The rules are hardly the “keep it in the ground” sort. Rather, they are the type of measures that a sensible company would take on its own. Nevertheless, industry advocacy groups claim that the cost of compliance, as high as $50,000 per well, would shut down thousands of oil and gas wells across the country. And as a result, destroy the communities that depend on the jobs, the royalties, and the taxes from production.
This doesn’t compute. First, productive wells bring in millions of dollars per year, even in this low-price environment. So, $50,000 isn’t going to kill them. Indeed, those operators stand to recoup some or all of their costs by selling the natural gas that otherwise would have wafted into the air. As for the hundreds of low-production “stripper wells” out there, they can be exempted from provisions of the rule if the operator can demonstrate that the rules could put them out of business. It’s highly unlikely that any wells will be shut down as a result of these regulations, alone.
And, as industry spokespeople like to point out, many operators have already replaced valves, improved liquids unloading processes, or otherwise modernized their equipment, so they are already in compliance and the new regulations should not impose any additional costs. Take ConocoPhillips. Its San Juan Basin facilities collectively make up one of the biggest emitters of methane in the nation. But between 2013 and 2014, it cut emissions from those facilities in half — mostly by implementing the same measures required by the new rules — and then continued to cut into 2015. It didn't damage the bottom line: The company reaped a $6.9 billion profit in 2014.

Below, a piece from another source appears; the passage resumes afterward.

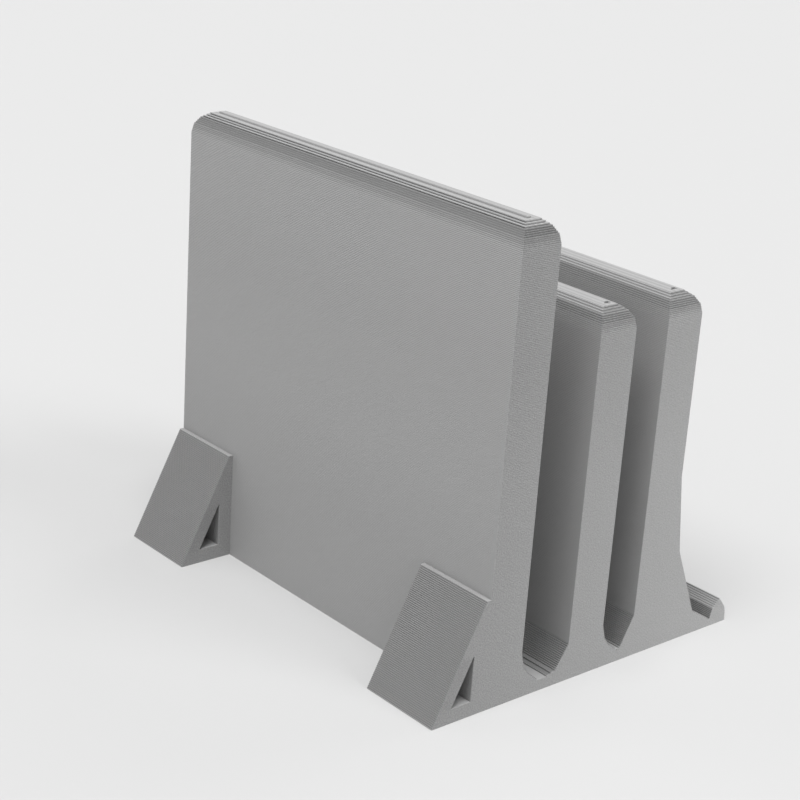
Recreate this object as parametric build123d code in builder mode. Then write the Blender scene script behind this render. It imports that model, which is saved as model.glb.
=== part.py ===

Colorado passed methane emissions rules for the oil and gas industry in 2014. Though they don’t apply to flaring, they are otherwise similar to the Bureau of Land Management rules. That state has not seen mass well shut-ins as a result, and in fact, many oil and gas producers supported the regulations. That’s in part because enlightened operators see in these and other regulations an opportunity for economic development. Whatever a company spends on compliance is not vanishing into the ether. It’s going towards different jobs, equipment and the local economy. Many operators hire local leak detection and repair services, for example, thus supporting small business. Rather than killing a gold-egg-laying goose, the rules are propagating new ones.
Even if the cost of compliance does shut down some wells, the oil and gas is not lost forever. It’s being stored up underground for later extraction, when supplies are more limited, prices are higher, and more money can be made off of it.
In mining country, the tailings wars raged for at least fifty years. State legislators passed laws purportedly protecting fish from tailings, but they were never enforced. Judges often ruled in favor of the farmers, and sometimes even awarded them damages. But they also bought into the miners’ economic arguments, and time after time refused to issue injunctions against dumping or to require the miners to build simple tailings-impoundment systems. That’s in spite of the fact that such systems, amounting to a wall made of sand or logs, cost a tiny fraction of what the mines made each day. Had they kept the tailings around, they could have reprocessed them later with better technology and recovered valuable metals. They dumped them into the rivers instead.
The cost of this inaction was high: Fields were damaged, crops stunted, down-streamers were forced to drink nasty water, hydroelectric turbines and domestic water intakes were mucked up, and miles and miles of streams were rendered uninhabitable to fish.
And the return? The mine, mill, and smelter owners who, more often than not, lived in Maine, Kansas City or New Jersey, raked in just a little bit more profit to add to their empires.